-- BEGIN Information provided --

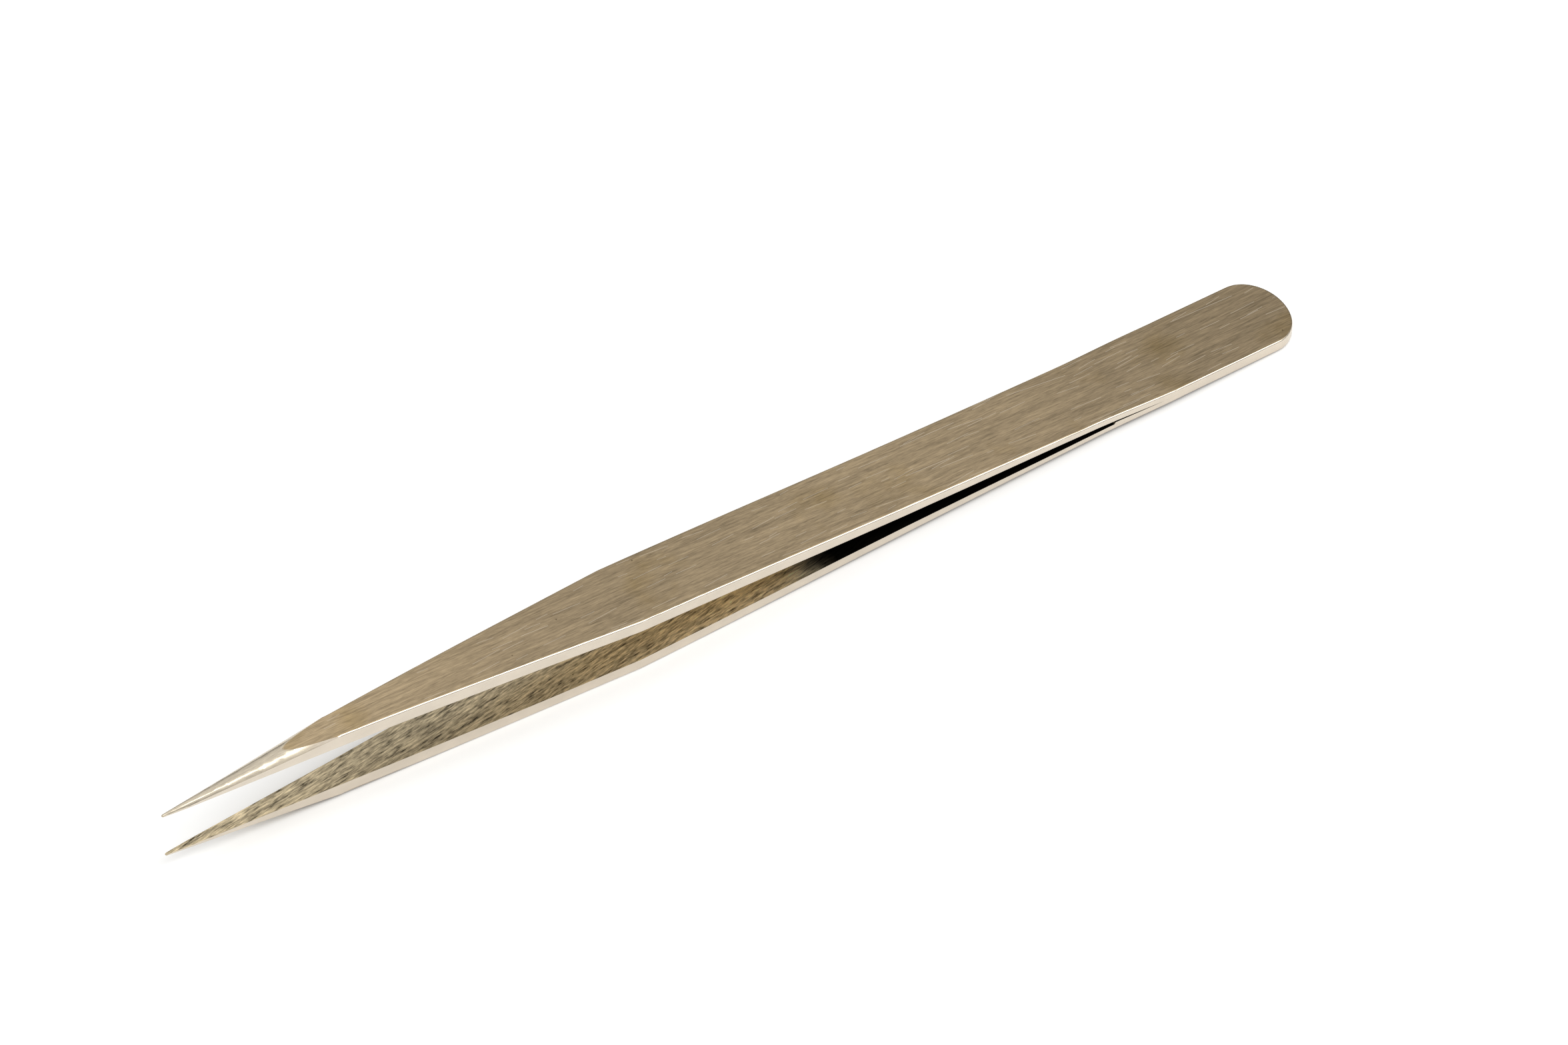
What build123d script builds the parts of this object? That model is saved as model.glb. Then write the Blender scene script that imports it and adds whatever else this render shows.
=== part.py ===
from build123d import *
import os
from math import atan2, cos, radians, sin, tan

# Precision tweezers: two bowed steel blades welded face to face at the head.
# Millimetres. The tweezers lie as they come to rest, on the outer face of the
# lower blade and the lower rim of the head. +X runs from the tips to the head,
# +Y across the blades and +Z up. The origin is under the middle, on the table.
#
# Both blades are drawn in the tweezers' own frame: x from the tips towards the
# head, and a height that is measured outward from the weld plane.

# Over all
LENGTH = 130.0

# Widths of a blade, and where along it each one is reached
TIP_WIDTH = 0.38
NECK_WIDTH = 3.1
NECK_X = 18.7
GRIP_WIDTH = 8.1
GRIP_X = 50.3
SHANK_WIDTH = 8.75
SHOULDER_LENGTH = 10.0
HEAD_WIDTH = 9.3
HEAD_LENGTH = 16.0
HEAD_ROUND_DEPTH = 3.7

# The weld, from the end of the head, and the slit that runs into it
WELD_LENGTH = 18.0
SLIT_LENGTH = 6.0
SLIT_GAP = 0.23
LAND_SLANT = 0.15

# Bow: half the gap between the blades. The outer face is straight for a stretch
# at the belly, and BELLY_X is its middle. The bend and the flex of the arm are
# shares of the way from there to the slit.
FRONT_X = 15.0
FRONT_GAP = 2.7
BELLY_X = 43.0
BELLY_LENGTH = 12.0
BELLY_GAP = 2.25
BEND_SHARE = 0.33
BEND_GAP = 1.52
FLEX_SHARE = 0.63
FLEX_GAP = 0.78

# Thickness of each blade: it thins from the tip to the head
FRONT_THICKNESS = 1.47
BELLY_THICKNESS = 1.35
BEND_THICKNESS = 1.26
FLEX_THICKNESS = 1.04
SLIT_THICKNESS = 0.72
HEAD_THICKNESS = 0.68
HEAD_FLAT_LENGTH = 13.0

# The outer edges are rounded by hand finishing, and the inner ones stay sharp
EDGE_ROUND = 0.22

# Ground tips: a slender cone that opens into a flare, with a rounded nose.
# The axis of the cone lies just outside the inner face.
NOSE_RADIUS = 0.15
AXIS_HEIGHT = 0.08
CONE_LENGTH = 12.7
FLARE_ANGLE = 6.7

# How far the cutting shapes reach past the blade
MARGIN = 2.0

# Stations measured back from the end of the head
head_round_x = LENGTH - HEAD_ROUND_DEPTH
head_flat_x = LENGTH - HEAD_FLAT_LENGTH
head_x = LENGTH - HEAD_LENGTH
shank_x = head_x - SHOULDER_LENGTH
weld_x = LENGTH - WELD_LENGTH
slit_x = weld_x - SLIT_LENGTH
bend_x = BELLY_X + BEND_SHARE * (slit_x - BELLY_X)
flex_x = BELLY_X + FLEX_SHARE * (slit_x - BELLY_X)

# Rest: the table touches the rounded rim of the head and the belly of the lower
# blade, and the outer face runs along the table at the belly
heel_x = LENGTH - EDGE_ROUND
belly_height = BELLY_GAP + BELLY_THICKNESS
rest_angle = atan2(belly_height - HEAD_THICKNESS, heel_x - BELLY_X)
along = Vector(cos(rest_angle), 0, -sin(rest_angle))
upward = Vector(sin(rest_angle), 0, cos(rest_angle))

# The origin is midway between the nose of the lower tip and the rim of the head
tip_height = FRONT_GAP + AXIS_HEIGHT
nose_x = NOSE_RADIUS * cos(rest_angle) - tip_height * sin(rest_angle) - NOSE_RADIUS
rim_x = LENGTH * cos(rest_angle) + (HEAD_THICKNESS - EDGE_ROUND) * sin(rest_angle)
table_depth = BELLY_X * sin(rest_angle) + belly_height * cos(rest_angle)
weld_origin = Vector(-(nose_x + rim_x) / 2, 0, table_depth)


def blade_planes(outward):
    """The plan plane and the side plane of a blade whose height runs outward."""
    plan = Plane(origin=weld_origin, x_dir=along, z_dir=outward)
    side = Plane(origin=weld_origin, x_dir=along, z_dir=along.cross(outward))
    return plan, side


def inner_face(has_land):
    """The inner line of a blade, from the nose to the end of the head."""
    slit_end = (slit_x, SLIT_GAP)
    Line((-MARGIN, FRONT_GAP), (FRONT_X, FRONT_GAP))
    Spline(
        (FRONT_X, FRONT_GAP),
        (BELLY_X, BELLY_GAP),
        (bend_x, BEND_GAP),
        (flex_x, FLEX_GAP),
        slit_end,
        tangents=[(1, 0), (SLIT_LENGTH, -SLIT_GAP)],
    )
    land_start = (slit_x + LAND_SLANT, 0) if has_land else (weld_x, 0)
    Polyline(slit_end, land_start, (LENGTH + MARGIN, 0))


def outer_face():
    """The outer line of a blade, from the end of the head to the nose."""
    front = (FRONT_X, FRONT_GAP + FRONT_THICKNESS)
    table = (-1, tan(rest_angle))
    reach, rise = BELLY_LENGTH / 2, BELLY_LENGTH / 2 * tan(rest_angle)
    belly_back = (BELLY_X + reach, belly_height - rise)
    belly_front = (BELLY_X - reach, belly_height + rise)
    Line((LENGTH + MARGIN, 0), (LENGTH + MARGIN, HEAD_THICKNESS))
    Line((LENGTH + MARGIN, HEAD_THICKNESS), (head_flat_x, HEAD_THICKNESS))
    Spline(
        (head_flat_x, HEAD_THICKNESS),
        (slit_x, SLIT_GAP + SLIT_THICKNESS),
        (flex_x, FLEX_GAP + FLEX_THICKNESS),
        (bend_x, BEND_GAP + BEND_THICKNESS),
        belly_back,
        tangents=[(-1, 0), table],
    )
    Line(belly_back, belly_front)
    Spline(belly_front, front, tangents=[table, (-1, 0)])
    Line(front, (-MARGIN, front[1]))
    Line((-MARGIN, front[1]), (-MARGIN, FRONT_GAP))


def side_profile(side, has_land):
    """The bowed strip seen from the side."""
    with BuildSketch(side) as profile:
        with BuildLine():
            inner_face(has_land)
            outer_face()
        make_face()
    return profile.sketch


def plan_outline(plan):
    """The blade seen from above, with a nose that is still as wide as the neck."""
    half = [
        (-MARGIN, NECK_WIDTH / 2),
        (NECK_X, NECK_WIDTH / 2),
        (GRIP_X, GRIP_WIDTH / 2),
        (shank_x, SHANK_WIDTH / 2),
    ]
    shank_slope = (SHANK_WIDTH - GRIP_WIDTH) / 2 / (shank_x - GRIP_X)
    with BuildSketch(plan) as outline:
        with BuildLine():
            for s in (1, -1):
                Polyline(*[(x, s * y) for x, y in half])
                Spline(
                    (shank_x, s * SHANK_WIDTH / 2),
                    (head_x, s * HEAD_WIDTH / 2),
                    tangents=[(1, s * shank_slope), (1, 0)],
                )
                Line((head_x, s * HEAD_WIDTH / 2), (head_round_x, s * HEAD_WIDTH / 2))
            EllipticalCenterArc(
                (head_round_x, 0), HEAD_ROUND_DEPTH, HEAD_WIDTH / 2, start_angle=-90, arc_size=180
            )
            Line((-MARGIN, -NECK_WIDTH / 2), (-MARGIN, NECK_WIDTH / 2))
        make_face()
    return outline.sketch


def needle_outline(plan):
    """The narrow taper of the tip, left wide open behind the neck."""
    half = [
        (-MARGIN, TIP_WIDTH / 2),
        (0, TIP_WIDTH / 2),
        (NECK_X, NECK_WIDTH / 2),
        (NECK_X, HEAD_WIDTH),
        (LENGTH + MARGIN, HEAD_WIDTH),
    ]
    with BuildSketch(plan) as outline:
        with BuildLine():
            Polyline(*half, *[(x, -y) for x, y in reversed(half)], close=True)
        make_face()
    return outline.sketch


def tip_envelope(side):
    """Half the section of the ground tip, from its own axis outward."""
    nose = Vector(NOSE_RADIUS, tip_height + NOSE_RADIUS)
    cone = Vector(CONE_LENGTH, FRONT_GAP + FRONT_THICKNESS)
    flare = Vector(1, tan(radians(FLARE_ANGLE)))
    flare_end = cone + flare * (GRIP_X - CONE_LENGTH)
    behind = flare_end + flare * (LENGTH + MARGIN - GRIP_X)
    with BuildSketch(side) as section:
        with BuildLine():
            RadiusArc((0, tip_height), nose, NOSE_RADIUS)
            Spline(nose, cone, flare_end, tangents=[cone - nose, flare])
            Polyline(flare_end, behind, (behind.X, tip_height), (0, tip_height))
        make_face()
    return section.sketch


def shape_blade(outward, has_land):
    """Make one whole blade in the part that is being built."""
    plan, side = blade_planes(outward)
    below = plan.offset(-MARGIN)
    reach = MARGIN + FRONT_GAP + FRONT_THICKNESS + MARGIN

    # Bowed strip, cut to the plan outline
    extrude(side_profile(side, has_land), amount=HEAD_WIDTH, both=True)
    extrude(plan_outline(below), amount=reach, mode=Mode.INTERSECT)

    # Rounded edges all round the outer face
    outer = faces().filter_by(lambda face: face.normal_at().get_angle(outward) < 45)
    fillet(outer.edges().filter_by(Axis.Y, reverse=True), EDGE_ROUND)

    # Ground tip: the cone rounds the outer side, then the needle taper
    tip_axis = Axis(side.from_local_coords((0, tip_height, 0)), along)
    revolve(tip_envelope(side), axis=tip_axis, mode=Mode.INTERSECT)
    extrude(needle_outline(below), amount=reach, mode=Mode.INTERSECT)


os.makedirs("parts", exist_ok=True)

# Upper blade: its inner face closes on the weld plane at the weld
with BuildPart() as upper_blade:
    shape_blade(upward, has_land=False)
upper_blade.part.label = "upper_blade"

# Lower blade: keeps a raised land under the weld, which ends in a small step
with BuildPart() as lower_blade:
    shape_blade(-upward, has_land=True)
lower_blade.part.label = "lower_blade"

export_step(upper_blade.part, "parts/upper_blade.step")
export_step(lower_blade.part, "parts/lower_blade.step")
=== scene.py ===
import math

import bpy
from mathutils import Matrix, Vector

bl_info = {
    "name": "Precision Tweezers",
    "version": (1, 0, 0),
    "blender": (4, 5, 0),
    "location": "3D View > Sidebar > Tweezers",
    "description": "Finishes the packed tweezers in ground steel and lays them on a white table",
    "category": "Object",
}

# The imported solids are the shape. Everything below is their finish, table, light and camera.
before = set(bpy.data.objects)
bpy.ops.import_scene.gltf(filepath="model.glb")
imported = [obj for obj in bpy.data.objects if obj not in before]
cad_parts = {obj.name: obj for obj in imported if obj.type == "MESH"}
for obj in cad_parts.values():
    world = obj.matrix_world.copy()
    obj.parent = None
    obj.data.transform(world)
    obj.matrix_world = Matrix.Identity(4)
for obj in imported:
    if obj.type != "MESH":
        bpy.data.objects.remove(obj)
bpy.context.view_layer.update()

MM = 0.001

# The blades' own frame, as in the solids: x from the tips to the head, z out from the weld
WELD_ORIGIN_MM = (-64.924, 0.0, 5.044)
REST_ANGLE = math.radians(1.927)
UPWARD = Vector((math.sin(REST_ANGLE), 0.0, math.cos(REST_ANGLE)))
ALONG = Vector((math.cos(REST_ANGLE), 0.0, -math.sin(REST_ANGLE)))
BLADE_LENGTH_MM = 130.0

# The ground cone of a tip, as in the solids: its axis, and its radius along the blade
TIP_AXIS_MM = 2.78
CONE_END_MM = 12.7
CONE_RADIUS_MM = 1.39
CONE_SLOPE = 0.0988
FLARE_SLOPE = 0.1175

# A point deeper than the first under the cone's surface is no part of it, and one nearer
# than the second is
CONE_SKIN_MM = (0.07, 0.02)

# How far a surface has turned from one finish to the next. For the walls it is the sideways
# share of the normal, and for the faces it is how squarely they look outward.
WALL_TURN = (0.3, 0.65)
TIP_WALL_TURN = (0.93, 0.99)
INNER_TURN = (-0.5, -0.8)
OUTER_TURN = (0.9, 0.99)

# Shade of the faces along the blade, as (distance from the tips in mm, brightness). On the
# inner faces it is painted light and shade, and painted shade makes them go dark at the slit.
FACE_TONE = (
    (0, 1.2), (18, 1.27), (27, 1.17), (37, 0.98), (50, 0.92), (84, 1.0), (103, 0.91), (122, 0.75)
)
INNER_PAINTED_LIGHT_AND_SHADE = (
    (5, 1.4), (11, 1.26), (20, 1.13), (28, 1.05), (40, 1.4),
    (48, 1.62), (62, 1.85), (69, 1.85), (71.5, 0.3), (73, 0.02),
)
TONE_TOP = 2.5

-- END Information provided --

*Task brief*: With the first line being the one containing "# Upper blade: its" and the last line the one containing "from mathutils import Matrix, Vector", transcribe exactly the lines above that fall in that range.

*Task output*:
# Upper blade: its inner face closes on the weld plane at the weld
with BuildPart() as upper_blade:
    shape_blade(upward, has_land=False)
upper_blade.part.label = "upper_blade"

# Lower blade: keeps a raised land under the weld, which ends in a small step
with BuildPart() as lower_blade:
    shape_blade(-upward, has_land=True)
lower_blade.part.label = "lower_blade"

export_step(upper_blade.part, "parts/upper_blade.step")
export_step(lower_blade.part, "parts/lower_blade.step")
=== scene.py ===
import math

import bpy
from mathutils import Matrix, Vector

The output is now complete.